First Nations women living in the Cariboo Regional District will have an opportunity to participate in a multicultural research project entitled Risk HIV/AIDS and Violence Against Women in a Rural Context.

Williams Lake Canadian Mental Health Association CMHA) employees Sheila Dick and Debra Burns and Dr. Colleen Varcoe, associate professor at the University of Victoria School of Nursing, are conducting the 17-month, $149,000 study that began Oct. 15.

Dick, member of the Shuswap nation, is working on a master's degree in education and counselling and is a CMHA counsellor for violence in relationships and sexual abuse.

Burns has a psychology degree and has done sexual assault counselling and facilitated women's employment programs.

The groundwork for the project started when a higher percentage of sexual assaults and an increase in the reported cases of HIV/AIDS in the local area identified a connection between HIV/AIDS risk, violence, and rural living.

The researchers will begin by contacting 25-to-30 women willing to participate in the program. An invitation is extended in an information brochure stating "if you have lived with, or are currently living with violence and would like to participate in finding a solution to these serious issues, then we would like to hear your ideas."

Varcoe said they are "especially interested in women from reserves participating because of the unique challenges they face. First Nations women contend with more poverty, limited access to education and higher levels of violence than any other Canadians."

The women will be asked to share their expertise in understanding the problem, not the details of their personal story. Burns said, "the purpose is not to find out how many people are infected but rather to look for a relationship between violence and risk."

" We are not coming in as experts; the survivors are experts in their own lives. We will ask key questions and listen," Dick said. " We are relying on the participants to help us come up with something designed for rural women."

An interview may include questions such as: Have you ever worried about contracting HIV/AIDS? What do you think would make you feel safer?

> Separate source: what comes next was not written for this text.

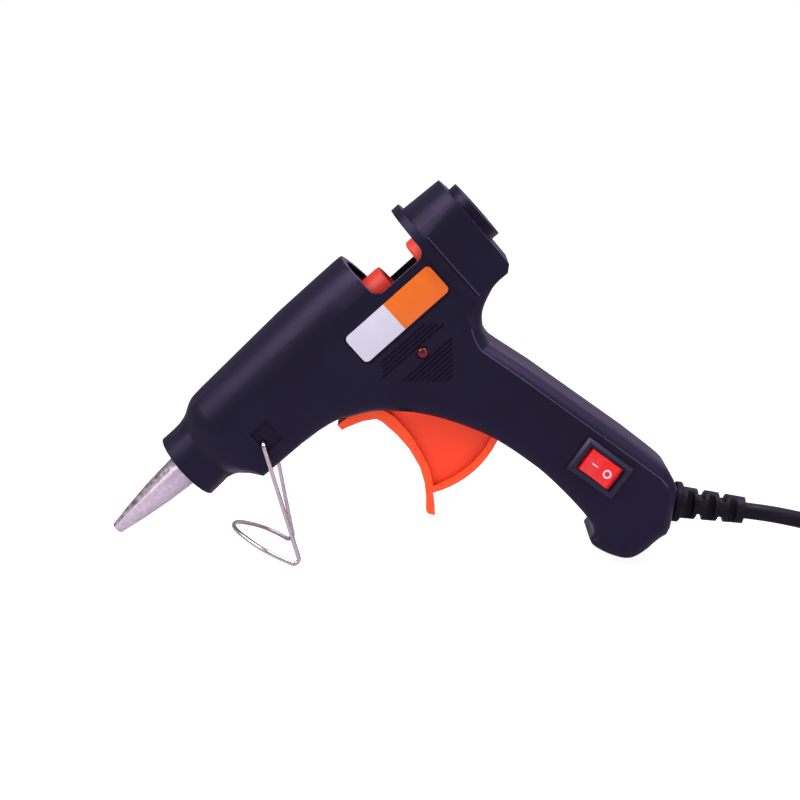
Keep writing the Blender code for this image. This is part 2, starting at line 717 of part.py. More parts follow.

What do you feel the community could do to assist outreach workers?

Listening to first-hand responses will "put control into the hands of the people that need the help," Dick said.

Varcoe said this will help to "create something constructive from an otherwise painful experience.

" Believing their voices can be heard will empower women," Burns added, "and we will have an idea of what would make them feel safer."

The researchers said the privacy of women will be safeguarded. Interviews are confidential, and information that could identify participants will be destroyed.

Interview data will be presented to focus groups in the community. The results from each focus group will be consolidated to provide recommendations, which will be presented to the community, mental health workers and policy-makers. This is an opportunity to "make visible the futility of 'simple' HIV/AIDS prevention strategies, draw more attention to violence, its health effects and economic roots, and encourage more comprehensive approaches to harm reduction for women living with violence," said Varcoe.

Dick said "we have to be more loving and accepting by removing the stigma. That's what is exciting for me, we are opening the way for people to talk."